I can give this a try next, but it might be rather #ifdef-heavy.

-- 
Nathan Bossart
Amazon Web Services: https://aws.amazon.com

Attachment

Re: Inefficiency in parallel pg_restore with many tables

From
Pierre Ducroquet
Date:
On Saturday, July 15, 2023 7:47:12 PM CEST Tom Lane wrote:
> I'm not sure how big a deal this is in practice: in most situations
> the individual jobs are larger than they are in this toy example,
> plus the initial non-parallelizable part of the restore is a bigger
> bottleneck anyway with this many tables.  Still, we do have one
> real-world complaint, so maybe we should look into improving it.

Hi

For what it's worth, at my current job it's kind of a big deal. I was going to 
start looking at the bad performance I got on pg_restore for some databases 
with over 50k tables (in 200 namespaces) when I found this thread. The dump 
weights in about 2,8GB, the toc.dat file is 230MB, 50 120 tables, 142 069 
constraints and 73 669 indexes.

HEAD pg_restore duration: 30 minutes
pg_restore with latest patch from Nathan Bossart: 23 minutes

This is indeed better, but there is still a lot of room for improvements. With 
such usecases, I was able to go much faster using the patched pg_restore with 
a script that parallelize on each schema instead of relying on the choices 
made by pg_restore. It seems the choice of parallelizing only the data loading 
is losing nice speedup opportunities with a huge number of objects.

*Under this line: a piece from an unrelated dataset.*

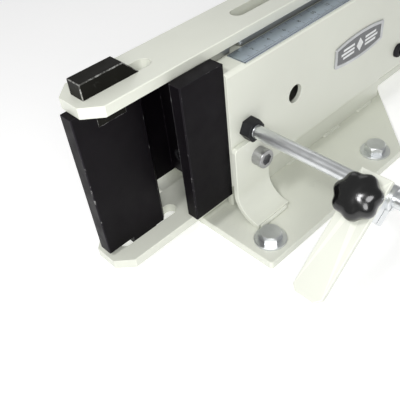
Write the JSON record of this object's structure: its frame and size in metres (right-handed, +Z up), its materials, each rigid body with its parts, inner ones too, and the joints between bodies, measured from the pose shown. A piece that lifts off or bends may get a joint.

patched pg_restore + parallel restore of schemas: 10 minutes

Anyway, the patch works really fine as is, and I will certainly keep trying 
future iterations.

Regards

 Pierre






Re: Inefficiency in parallel pg_restore with many tables

From
Nathan Bossart
Date:
On Sat, Jul 22, 2023 at 10:57:03PM -0700, Nathan Bossart wrote:
> On Sat, Jul 22, 2023 at 07:47:50PM -0400, Tom Lane wrote:
>> I wonder whether we can't provide some alternate definition or "skin"
>> for binaryheap that preserves the Datum API for backend code that wants
>> that, while providing a void *-based API for frontend code to use.
> 
> I can give this a try next, but it might be rather #ifdef-heavy.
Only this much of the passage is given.